Print all entries precisely as they are written.

━━━━━ PROVIDED DATA

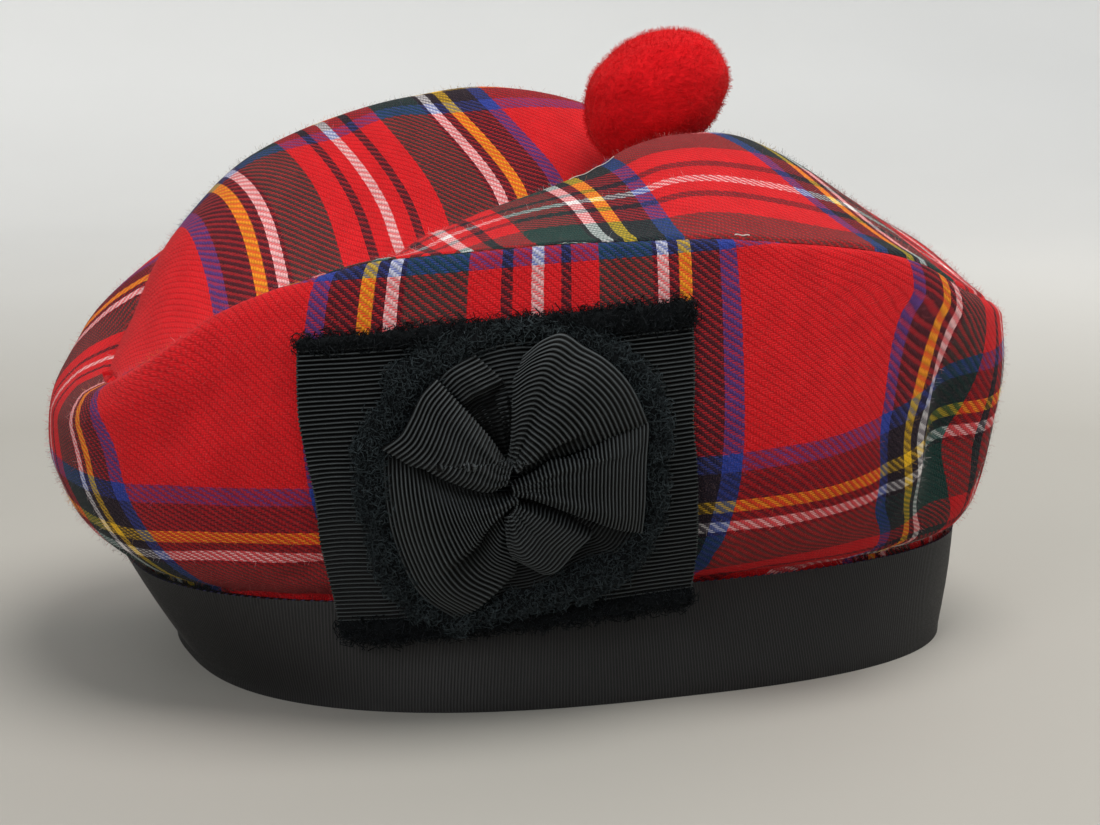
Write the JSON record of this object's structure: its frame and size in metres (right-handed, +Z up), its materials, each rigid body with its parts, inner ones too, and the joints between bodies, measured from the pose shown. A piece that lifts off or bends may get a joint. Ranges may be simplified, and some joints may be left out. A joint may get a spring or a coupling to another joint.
{
  "type": "tartan bonnet",
  "caption": "Round full-crowned cloth bonnet with a creased top panel, a bulging side panel tucked into a flared ribbon band, a wool pom and a frayed ribbon rosette on its side.",
  "frame": {"origin": "on the floor under the middle of the whole hat's box, level with the rim that the hat rests on", "axes": "+Z up through the crown, -Y toward the hat's front, +X toward the wearer's left, where the cockade is"},
  "size_m": [0.1912, 0.237, 0.1522],
  "materials": {
    "tartan": "matt wool twill in a red tartan",
    "ribbon": "black ribbed ribbon with a low sheen",
    "frayed_ribbon": "matt black loose threads",
    "pom_wool": "matt red wool, felted with short fuzz"
  },
  "bodies": {
    "root": {"headband": "ribbon", "side_panel": "tartan", "top_panel": "tartan", "pom": "pom_wool", "cockade_panel": "ribbon", "panel_fray_top": "frayed_ribbon", "panel_fray_bottom": "frayed_ribbon", "rosette_base": "ribbon", "rosette_fray": "frayed_ribbon", "petal_front_high": "ribbon", "petal_front_low": "ribbon", "petal_top": "ribbon", "petal_back_high": "ribbon", "petal_back": "ribbon", "petal_back_low": "ribbon"}
  },
  "joints": []
}
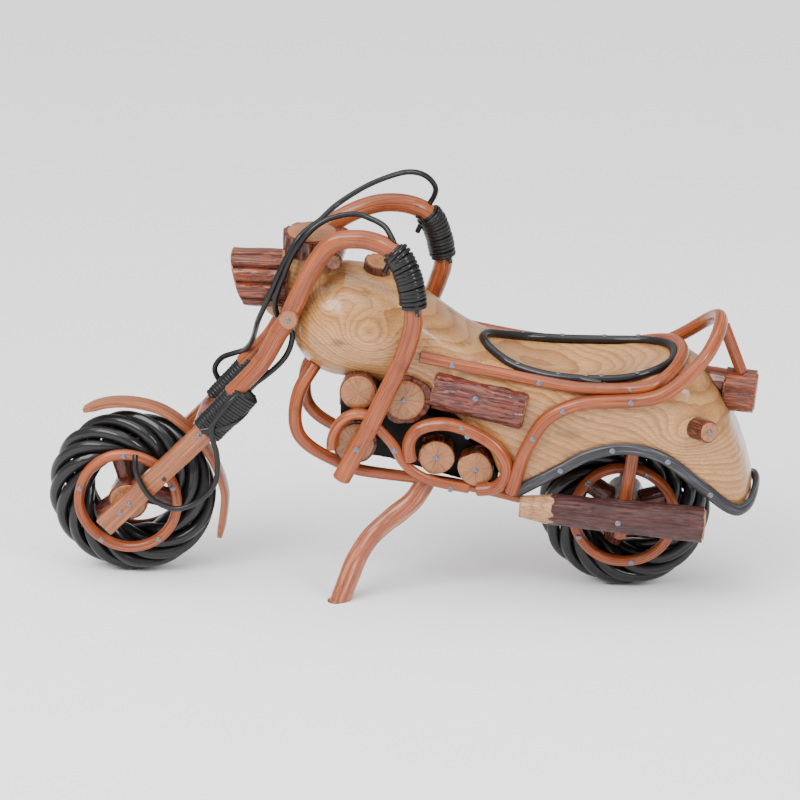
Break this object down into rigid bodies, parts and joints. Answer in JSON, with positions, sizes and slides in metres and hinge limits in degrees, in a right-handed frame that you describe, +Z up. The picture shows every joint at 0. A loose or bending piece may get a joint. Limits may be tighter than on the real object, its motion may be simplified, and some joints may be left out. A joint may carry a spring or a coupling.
{
  "type": "bentwood motorcycle ornament",
  "caption": "Handmade wooden chopper motorcycle ornament of bent cane, bark logs and black reed, leaning on its kickstand, with free-turning wheels.",
  "frame": {"origin": "bottom centre of the whole object's box, on the surface that it stands on", "axes": "+X towards the rear of the bike, +Y towards its right side, +Z up; the bike leans 4 degrees to its left"},
  "size_m": [0.3587, 0.0867, 0.2098],
  "materials": {
    "carved_wood": "glossy clear varnish over light honey wood",
    "slice_wood": "varnished sawn end grain with a thin bark edge",
    "engine_log": "sawn end grain, rings and radial cracks, rough reddish bark rim",
    "bark": "varnished reddish brown bark with lengthwise fissures",
    "fibrous_bark": "dark fibrous bark, pale whittled tip",
    "cane": "glossy reddish orange cane with fine lengthwise lines",
    "flat_stick": "varnished flat stick with straight grain",
    "branch": "peeled reddish branch with pale streaks",
    "black_cane": "black dyed cane, glossy varnish",
    "black_reed": "black dyed reed, satin",
    "black_block": "black painted block, satin",
    "nail_steel": "round polished nail heads"
  },
  "bodies": {
    "frame": {"body": "carved_wood", "fuel_cap": "slice_wood", "headlight": "bark", "head_block": "carved_wood", "speedometer": "slice_wood", "head_peg": "cane", "bar_spacer": "bark", "handlebar_left": "cane", "handlebar_right": "cane", "grip_wrap_left": "black_reed", "grip_wrap_right": "black_reed", "fork_leg_left": "flat_stick", "fork_leg_right": "flat_stick", "fork_cross_stick": "bark", "lashing_left": "black_reed", "lashing_right": "black_reed", "brake_cable_left": "black_reed", "brake_cable_right": "black_reed", "front_fender": "cane", "cradle_left": "cane", "cradle_right": "cane", "engine_block": "black_block", "upper_front_logs": "engine_log", "upper_rear_logs": "engine_log", "lower_front_logs": "engine_log", "case_front_logs": "engine_log", "case_rear_logs": "engine_log", "header_arches": "cane", "case_loop_left": "cane", "case_loop_right": "cane", "braces": "cane", "side_logs": "bark", "kickstand": "branch", "side_rail": "cane", "sissy_bar": "cane", "seat_ring": "black_cane", "fender_trim": "black_cane", "tail_light": "bark", "tail_bracket": "bark", "tail_stay": "cane", "turn_signal_left": "slice_wood", "turn_signal_right": "slice_wood", "muffler": "fibrous_bark", "rear_strut_left": "cane", "rear_strut_right": "cane", "front_axle": "slice_wood", "rear_axle": "slice_wood", "frame_nails": "nail_steel"},
    "front_wheel": {"front_tyre": "black_cane", "front_rims": "cane", "front_hub": "slice_wood", "front_spokes": "bark", "front_wheel_nails": "nail_steel"},
    "rear_wheel": {"rear_tyre": "black_cane", "rear_rims": "cane", "rear_hub": "slice_wood", "rear_spokes": "bark", "rear_wheel_nails": "nail_steel"}
  },
  "joints": [
    {"name": "front_wheel_spin", "type": "hinge", "parent": "frame", "child": "front_wheel", "pos_m": [-0.1363, 0.00624, 0.04292], "axis": [0, 0.9976, 0.0698], "continuous": true},
    {"name": "rear_wheel_spin", "type": "hinge", "parent": "frame", "child": "rear_wheel", "pos_m": [0.1127, 0.00624, 0.04292], "axis": [0, 0.9976, 0.0698], "continuous": true}
  ]
}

━━━━━━━━━━

_IN RESPONSE_:
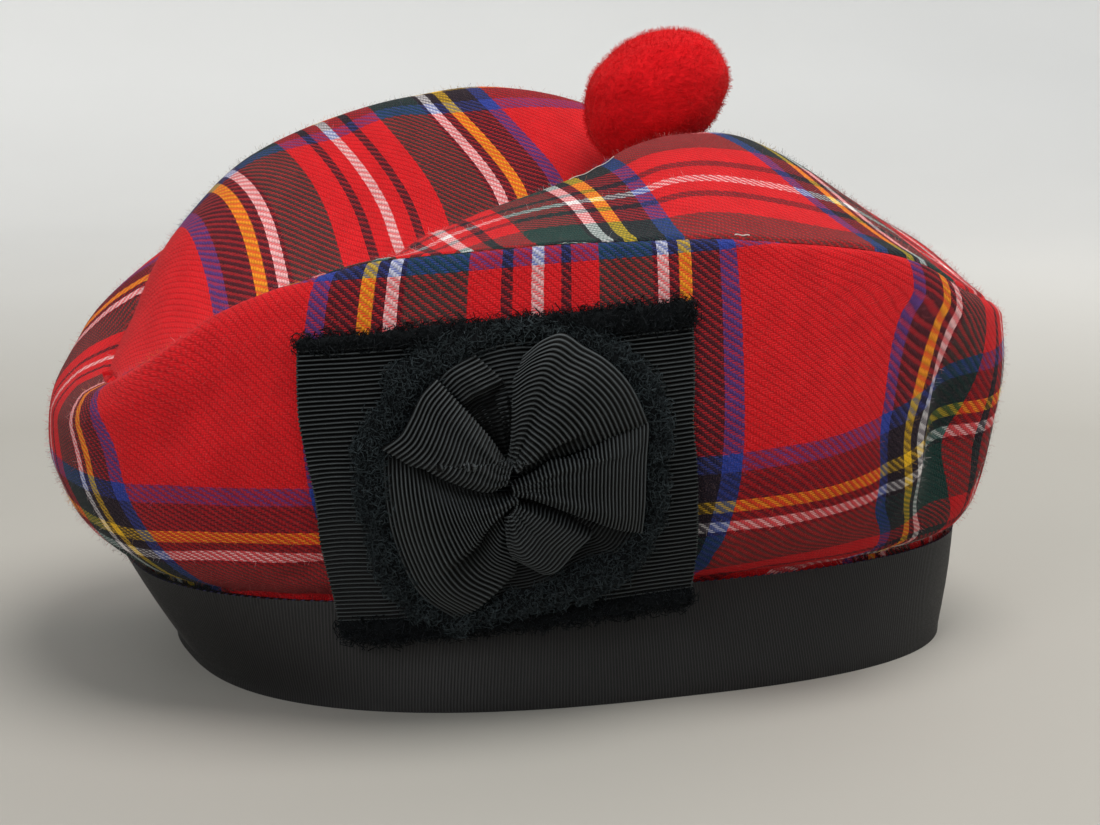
Write the JSON record of this object's structure: its frame and size in metres (right-handed, +Z up), its materials, each rigid body with its parts, inner ones too, and the joints between bodies, measured from the pose shown. A piece that lifts off or bends may get a joint. Ranges may be simplified, and some joints may be left out. A joint may get a spring or a coupling to another joint.
{
  "type": "tartan bonnet",
  "caption": "Round full-crowned cloth bonnet with a creased top panel, a bulging side panel tucked into a flared ribbon band, a wool pom and a frayed ribbon rosette on its side.",
  "frame": {"origin": "on the floor under the middle of the whole hat's box, level with the rim that the hat rests on", "axes": "+Z up through the crown, -Y toward the hat's front, +X toward the wearer's left, where the cockade is"},
  "size_m": [0.1912, 0.237, 0.1522],
  "materials": {
    "tartan": "matt wool twill in a red tartan",
    "ribbon": "black ribbed ribbon with a low sheen",
    "frayed_ribbon": "matt black loose threads",
    "pom_wool": "matt red wool, felted with short fuzz"
  },
  "bodies": {
    "root": {"headband": "ribbon", "side_panel": "tartan", "top_panel": "tartan", "pom": "pom_wool", "cockade_panel": "ribbon", "panel_fray_top": "frayed_ribbon", "panel_fray_bottom": "frayed_ribbon", "rosette_base": "ribbon", "rosette_fray": "frayed_ribbon", "petal_front_high": "ribbon", "petal_front_low": "ribbon", "petal_top": "ribbon", "petal_back_high": "ribbon", "petal_back": "ribbon", "petal_back_low": "ribbon"}
  },
  "joints": []
}
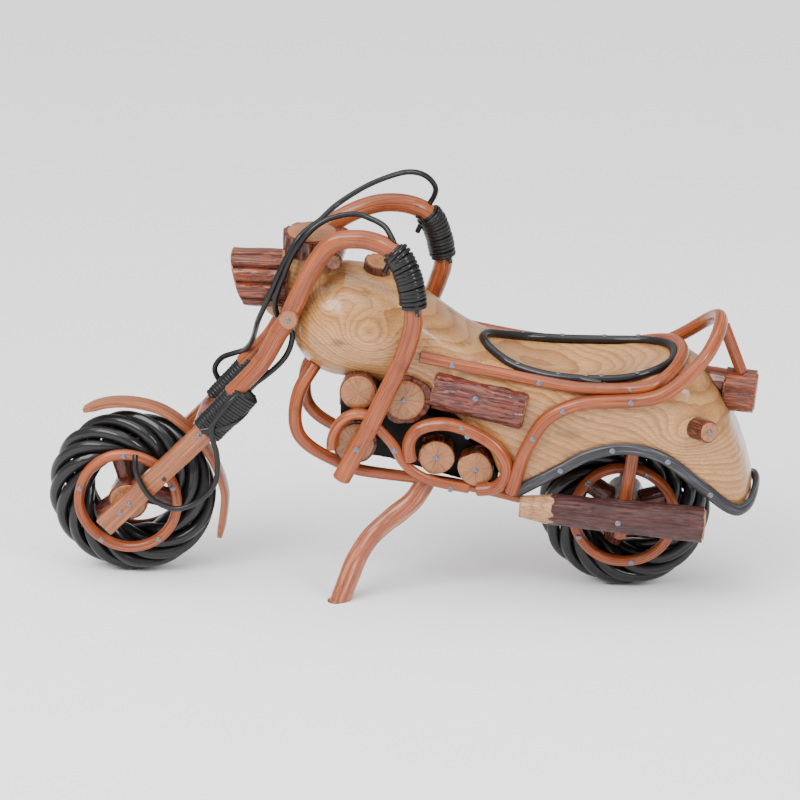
Break this object down into rigid bodies, parts and joints. Answer in JSON, with positions, sizes and slides in metres and hinge limits in degrees, in a right-handed frame that you describe, +Z up. The picture shows every joint at 0. A loose or bending piece may get a joint. Limits may be tighter than on the real object, its motion may be simplified, and some joints may be left out. A joint may carry a spring or a coupling.
{
  "type": "bentwood motorcycle ornament",
  "caption": "Handmade wooden chopper motorcycle ornament of bent cane, bark logs and black reed, leaning on its kickstand, with free-turning wheels.",
  "frame": {"origin": "bottom centre of the whole object's box, on the surface that it stands on", "axes": "+X towards the rear of the bike, +Y towards its right side, +Z up; the bike leans 4 degrees to its left"},
  "size_m": [0.3587, 0.0867, 0.2098],
  "materials": {
    "carved_wood": "glossy clear varnish over light honey wood",
    "slice_wood": "varnished sawn end grain with a thin bark edge",
    "engine_log": "sawn end grain, rings and radial cracks, rough reddish bark rim",
    "bark": "varnished reddish brown bark with lengthwise fissures",
    "fibrous_bark": "dark fibrous bark, pale whittled tip",
    "cane": "glossy reddish orange cane with fine lengthwise lines",
    "flat_stick": "varnished flat stick with straight grain",
    "branch": "peeled reddish branch with pale streaks",
    "black_cane": "black dyed cane, glossy varnish",
    "black_reed": "black dyed reed, satin",
    "black_block": "black painted block, satin",
    "nail_steel": "round polished nail heads"
  },
  "bodies": {
    "frame": {"body": "carved_wood", "fuel_cap": "slice_wood", "headlight": "bark", "head_block": "carved_wood", "speedometer": "slice_wood", "head_peg": "cane", "bar_spacer": "bark", "handlebar_left": "cane", "handlebar_right": "cane", "grip_wrap_left": "black_reed", "grip_wrap_right": "black_reed", "fork_leg_left": "flat_stick", "fork_leg_right": "flat_stick", "fork_cross_stick": "bark", "lashing_left": "black_reed", "lashing_right": "black_reed", "brake_cable_left": "black_reed", "brake_cable_right": "black_reed", "front_fender": "cane", "cradle_left": "cane", "cradle_right": "cane", "engine_block": "black_block", "upper_front_logs": "engine_log", "upper_rear_logs": "engine_log", "lower_front_logs": "engine_log", "case_front_logs": "engine_log", "case_rear_logs": "engine_log", "header_arches": "cane", "case_loop_left": "cane", "case_loop_right": "cane", "braces": "cane", "side_logs": "bark", "kickstand": "branch", "side_rail": "cane", "sissy_bar": "cane", "seat_ring": "black_cane", "fender_trim": "black_cane", "tail_light": "bark", "tail_bracket": "bark", "tail_stay": "cane", "turn_signal_left": "slice_wood", "turn_signal_right": "slice_wood", "muffler": "fibrous_bark", "rear_strut_left": "cane", "rear_strut_right": "cane", "front_axle": "slice_wood", "rear_axle": "slice_wood", "frame_nails": "nail_steel"},
    "front_wheel": {"front_tyre": "black_cane", "front_rims": "cane", "front_hub": "slice_wood", "front_spokes": "bark", "front_wheel_nails": "nail_steel"},
    "rear_wheel": {"rear_tyre": "black_cane", "rear_rims": "cane", "rear_hub": "slice_wood", "rear_spokes": "bark", "rear_wheel_nails": "nail_steel"}
  },
  "joints": [
    {"name": "front_wheel_spin", "type": "hinge", "parent": "frame", "child": "front_wheel", "pos_m": [-0.1363, 0.00624, 0.04292], "axis": [0, 0.9976, 0.0698], "continuous": true},
    {"name": "rear_wheel_spin", "type": "hinge", "parent": "frame", "child": "rear_wheel", "pos_m": [0.1127, 0.00624, 0.04292], "axis": [0, 0.9976, 0.0698], "continuous": true}
  ]
}